I no longer wanted to eat meat stored in there. What if the fridge was open all night and only closed by someone the following morning? It isn’t worth the risk.
Bin it. Order pizza.
It sounds like a silly obsession to have, but I’ve probably wasted hundreds of Pounds (currency not weight, I live in London!) freaking out over potential food poisoning.
I started doing weird things to convince myself the door was closed
This is when I started to doubt my sanity.
I would look at an already closed door, and stare at it. Waiting for my mind to validate what it was seeing.
But it wouldn’t.
It was as if I didn’t believe it was closed even though I was staring at it. I couldn’t trust what I was seeing.

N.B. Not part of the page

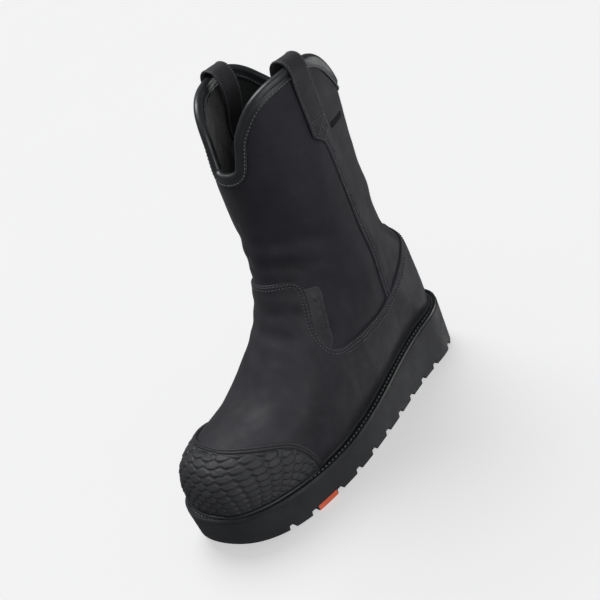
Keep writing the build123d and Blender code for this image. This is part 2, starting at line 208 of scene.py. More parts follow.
def base_grid(v0, v1, nv, nu):
    """Points of the base surface: nv rows from place v0 to v1, nu points round each row.

    Places below 0 are rings that shrink to the tip of the toe.
    """
    at = np.linspace(v0, v1, nv)
    rows = np.stack([monotone(PLACES, ROWS[:, k], np.maximum(at, 0)) for k in range(7)], 1)
    length = np.hypot(rows[:, 2] - rows[:, 0], rows[:, 3] - rows[:, 1])
    dy, dz = (rows[:, 2] - rows[:, 0]) / length, (rows[:, 3] - rows[:, 1]) / length
    # the ring is widest about a third of the way up, a little higher where its sole side is rounder
    widest = WIDEST_AT + WIDEST_RISE * (4.0 - rows[:, 5])
    halves = []
    for start in (-math.pi / 2, math.pi / 2):
        angle = start + np.linspace(0, math.pi, RING_DENSE)
        c, s = np.cos(angle)[None], np.sin(angle)[None]
        n = np.where(s < 0, rows[:, 5:6], rows[:, 6:7])
        reach = np.where(s < 0, widest[:, None], 1 - widest[:, None])
        u = rows[:, 4:5] * np.sign(c) * np.abs(c) ** (2 / n)
        w = length[:, None] * (widest[:, None] + reach * np.sign(s) * np.abs(s) ** (2 / n))
        y = rows[:, 0:1] + dy[:, None] * w
        ring = np.stack([u + spine_x(y), y, rows[:, 1:2] + dz[:, None] * w], -1)
        gaps = np.linalg.norm(np.diff(ring, axis=1), axis=2)
        run = np.concatenate([np.zeros((nv, 1)), np.cumsum(gaps, 1)], 1)
        take = np.linspace(0, 1, nu // 2 + 1)[:-1]
        halves.append(np.stack([[np.interp(take * run[r, -1], run[r], ring[r, :, k]) for k in range(3)]
                                for r in range(nv)]).transpose(0, 2, 1))
    grid = np.concatenate(halves, 1)
    for r in np.where(at < 0)[0]:
        share = at[r] / v0
        centre = grid[r].mean(0)
        grid[r] = centre + (grid[r] - centre) * (1 - share * TOE_SHRINK)
        grid[r, :, 1] -= TOE_DOME * (1 - (1 - share) ** 2)
    return grid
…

Touch became my go-to way of validating the check.
I would press my hand firmly against the door to feel it was shut. But this wouldn’t satisfy me either.
I had to open the door to see the light inside, then close it to hear the quiet thud of the door closing… watching the light disappear behind the door’s seal.
This would inevitably lead to another stare-down before I could walk away anyway.
Basically to check the fridge was closed I would stare at it, open it, close it again and stare at it more.
This is a good example of how OCD can worsen overtime. And I still struggle with this in my new apartment.
Worrying about food in the fridge
When I am not focused on the door, I am focused on the foods inside.
Raw meat I am okay with, so long as it isn’t above anything else. Order isn’t too much of a big deal, although I couldn’t have two of the same item sitting in different compartments. That’s just madness.
I do have a hard time with yogurts, or drinks that can spill. I constant worry that a mess is being made when I am not there to see it.
Usually I don’t have to go back to check these, so long as the last time I was in there I stared long enough to be content.
It is one of the most time consuming aspects of my OCD
Checking in general takes up so much of my time. In fact, this is part of a larger checking ritual I do around the house, and before bed.
The fridge is a must, along with taps and locks.
But blogging about it helps. I am finding that the more I put in writing, the more organized my mind feels.
I can look at one thing at a time and focus on it.